# San Francisco Rental Prices Dashboard

In this notebook, you will compile the visualizations from the previous analysis into functions that can be used for a Panel dashboard.

In [None]:
# imports
import panel as pn
pn.extension('plotly')
import plotly.express as px
import pandas as pd
import hvplot.pandas
import matplotlib.pyplot as plt
import os
from pathlib import Path
from dotenv import load_dotenv

In [1]:
# Read the Mapbox API key
load_dotenv()
map_box_api = os.getenv("mapbox")
px.set_mapbox_access_token(map_box_api)

NameError: name 'load_dotenv' is not defined

# Import Data

In [None]:
# Import the necessary CSVs to Pandas DataFrames
# Read the census data into a Pandas DataFrame
file_path = Path("Data/sfo_neighborhoods_census_data.csv")
sfo_data = pd.read_csv(file_path, index_col="year")

# checking for NA values 
number_of_na = sfo_data.isna().sum().sum()
print(f"Number of NA values in the SFO Census data frame: {number_of_na}")

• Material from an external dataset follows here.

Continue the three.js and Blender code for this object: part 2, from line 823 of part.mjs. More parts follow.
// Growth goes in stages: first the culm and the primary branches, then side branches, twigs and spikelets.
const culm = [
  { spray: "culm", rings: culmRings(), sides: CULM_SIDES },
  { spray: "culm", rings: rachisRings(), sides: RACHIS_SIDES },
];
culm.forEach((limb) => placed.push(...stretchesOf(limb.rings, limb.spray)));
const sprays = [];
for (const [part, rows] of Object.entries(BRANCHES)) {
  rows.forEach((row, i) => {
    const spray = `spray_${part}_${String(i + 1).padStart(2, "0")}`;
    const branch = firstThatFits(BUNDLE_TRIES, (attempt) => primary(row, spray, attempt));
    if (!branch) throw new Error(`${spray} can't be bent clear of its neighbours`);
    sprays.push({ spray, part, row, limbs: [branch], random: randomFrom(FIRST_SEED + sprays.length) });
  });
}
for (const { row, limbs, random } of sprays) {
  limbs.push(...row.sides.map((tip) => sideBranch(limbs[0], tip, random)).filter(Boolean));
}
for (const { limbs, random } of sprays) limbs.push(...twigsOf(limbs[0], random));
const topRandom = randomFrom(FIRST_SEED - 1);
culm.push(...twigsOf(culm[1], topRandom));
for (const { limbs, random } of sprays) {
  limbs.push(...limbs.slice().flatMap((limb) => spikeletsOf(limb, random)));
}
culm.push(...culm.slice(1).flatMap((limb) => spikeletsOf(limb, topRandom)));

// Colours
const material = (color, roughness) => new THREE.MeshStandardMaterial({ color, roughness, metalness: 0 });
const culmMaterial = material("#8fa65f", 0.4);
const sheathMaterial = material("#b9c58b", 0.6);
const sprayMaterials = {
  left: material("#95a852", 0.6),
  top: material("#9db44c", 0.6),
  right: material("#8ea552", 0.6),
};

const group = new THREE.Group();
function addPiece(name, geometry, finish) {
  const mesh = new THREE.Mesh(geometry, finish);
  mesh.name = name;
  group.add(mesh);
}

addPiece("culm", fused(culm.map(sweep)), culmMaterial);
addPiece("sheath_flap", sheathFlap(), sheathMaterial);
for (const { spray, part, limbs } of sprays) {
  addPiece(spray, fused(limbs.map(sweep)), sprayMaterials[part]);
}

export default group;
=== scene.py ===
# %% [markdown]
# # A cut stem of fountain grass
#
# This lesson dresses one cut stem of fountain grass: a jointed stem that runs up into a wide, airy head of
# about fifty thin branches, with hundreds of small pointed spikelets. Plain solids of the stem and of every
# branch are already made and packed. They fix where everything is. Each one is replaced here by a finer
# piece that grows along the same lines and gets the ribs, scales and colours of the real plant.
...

# Checking for Null values in data 
number_of_nulls = sfo_data.isnull().sum().sum()
print(f"Number of null values in the SFO Census data frame: {number_of_nulls}")

# Dropping the null values from the data frame
sfo_data.dropna(inplace = True)

# Checking for Null values in data 
number_of_nulls = sfo_data.isnull().sum().sum()
print(f"After cleaning number of null values in the SFO Census data frame: {number_of_nulls}")

# checking for NA values 
number_of_na = sfo_data.isna().sum().sum()
print(f"After cleaning number of NA values in the SFO Census data frame: {number_of_na}")

# Load neighborhoods coordinates data
# Read the cordinate data into a Pandas DataFrame
file_path = Path("Data/neighborhoods_coordinates.csv")

coordinate_data_df = pd.read_csv(file_path)
coordinate_data_df.columns = ["neighborhood", "lat", "lon"] 
coordinate_data_df = coordinate_data_df.set_index("neighborhood") 

# checking for NA values 
number_of_na_coordinate_data = coordinate_data_df.isna().sum().sum()
print(f"Number of NA values in the Neighborhood Cordinates data frame: {number_of_na_coordinate_data}")

# Checking for Null values in data 
number_of_nulls_coordinate_data = coordinate_data_df.isnull().sum().sum()
print(f"Number of null values in the Neighborhood Cordinates data frame: {number_of_nulls_coordinate_data}")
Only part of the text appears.